§ What is expected
Search the material below for the word "bodies" and copy every line in which it occurs.
%%
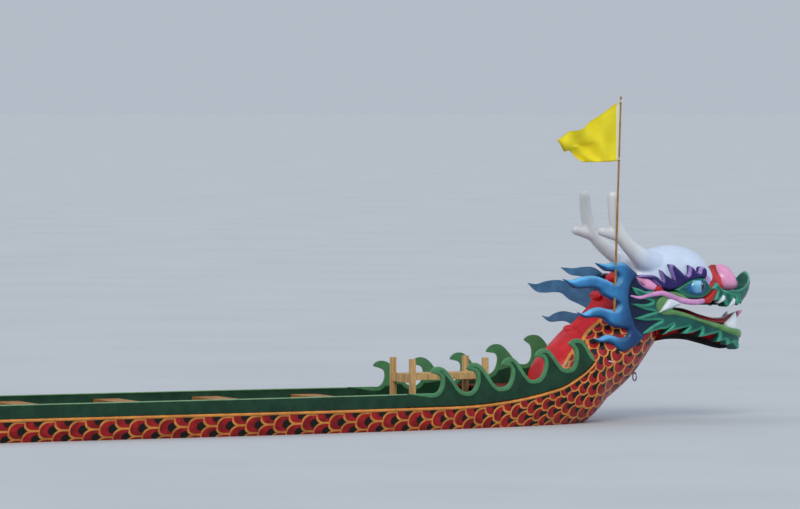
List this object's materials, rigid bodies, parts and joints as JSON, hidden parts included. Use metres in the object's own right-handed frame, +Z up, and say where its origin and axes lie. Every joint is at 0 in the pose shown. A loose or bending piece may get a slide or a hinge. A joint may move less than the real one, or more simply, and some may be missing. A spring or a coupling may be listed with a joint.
{
  "type": "dragon boat",
  "caption": "Traditional open wooden dragon boat with a carved head, wave-cut boards, upswept tail, paddlers' thwarts and a steering oar in a crutch.",
  "frame": {"origin": "amidships, on the centre plane, at the waterline", "axes": "+X to the bow, +Y to port, +Z up"},
  "size_m": [12.996, 1.41, 3.1775],
  "materials": {
    "side_paint": "painted scales, semi-gloss",
    "green_paint": "semi-gloss",
    "gold_paint": "semi-gloss",
    "deck_paint": "worn matt",
    "red_paint": "gloss",
    "blue_paint": "semi-gloss",
    "navy_paint": "semi-gloss",
    "white_paint": "semi-gloss",
    "purple_paint": "semi-gloss",
    "pink_paint": "semi-gloss",
    "teal_paint": "semi-gloss",
    "lip_paint": "semi-gloss",
    "eye_paint": "gloss",
    "bare_wood": "oiled",
    "pale_wood": "planed",
    "bamboo": "weathered",
    "flag_cloth": "thin cloth",
    "steel": "galvanised"
  },
  "bodies": {
    "boat": {"hull_bottom_stern": "deck_paint", "hull_bottom_aft": "deck_paint", "hull_bottom_mid_aft": "deck_paint", "hull_bottom_mid_fore": "deck_paint", "hull_bottom_fore": "deck_paint", "hull_bottom_bow": "deck_paint", "keel": "deck_paint", "foredeck": "deck_paint", "afterdeck": "deck_paint", "hull_side_stern_port": "side_paint", "hull_side_stern_starboard": "side_paint", "hull_side_mid_port": "side_paint", "hull_side_mid_starboard": "side_paint", "hull_side_bow_port": "side_paint", "hull_side_bow_starboard": "side_paint", "neck": "side_paint", "tail": "side_paint", "gunwale_port": "green_paint", "gunwale_starboard": "green_paint", "wave_board_bow_port": "green_paint", "wave_board_bow_starboard": "green_paint", "wave_board_stern_port": "green_paint", "wave_board_stern_starboard": "green_paint", "rub_rail_port": "gold_paint", "rub_rail_starboard": "gold_paint", "seat_riser_port": "bare_wood", "seat_riser_starboard": "bare_wood", "thwart_1": "bare_wood", "thwart_2": "bare_wood", "thwart_3": "bare_wood", "thwart_4": "bare_wood", "thwart_5": "bare_wood", "thwart_6": "bare_wood", "thwart_7": "bare_wood", "thwart_8": "bare_wood", "floorboards": "bare_wood", "drum_stand": "pale_wood", "skull": "white_paint", "horn_port": "white_paint", "horn_starboard": "white_paint", "muzzle": "red_paint", "neck_heel": "red_paint", "lower_jaw": "lip_paint", "upper_lip": "teal_paint", "beard": "teal_paint", "mane_port": "blue_paint", "mane_starboard": "blue_paint", "tail_fin": "blue_paint", "brow_port": "purple_paint", "brow_starboard": "purple_paint", "cheek_port": "navy_paint", "cheek_starboard": "navy_paint", "eye_port": "eye_paint", "eye_starboard": "eye_paint", "flag_pole": "bamboo", "flag": "flag_cloth", "mooring_ring": "steel", "oar_bracket": "steel"},
    "crutch": {"oar_crutch": "steel"},
    "oar": {"steering_oar": "bare_wood"}
  },
  "joints": [
    {"name": "oar_yaw", "type": "hinge", "parent": "boat", "child": "crutch", "pos_m": [-4.45, -0.64, 0.72], "axis": [0, 0, 1], "range_deg": [-8, 35]},
    {"name": "oar_pitch", "type": "hinge", "parent": "crutch", "child": "oar", "pos_m": [-4.45, -0.64, 0.72], "axis": [0, 1, 0], "range_deg": [-6, 24]}
  ]
}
%%
§ Solution for this problem
List this object's materials, rigid bodies, parts and joints as JSON, hidden parts included. Use metres in the object's own right-handed frame, +Z up, and say where its origin and axes lie. Every joint is at 0 in the pose shown. A loose or bending piece may get a slide or a hinge. A joint may move less than the real one, or more simply, and some may be missing. A spring or a coupling may be listed with a joint.
  "bodies": {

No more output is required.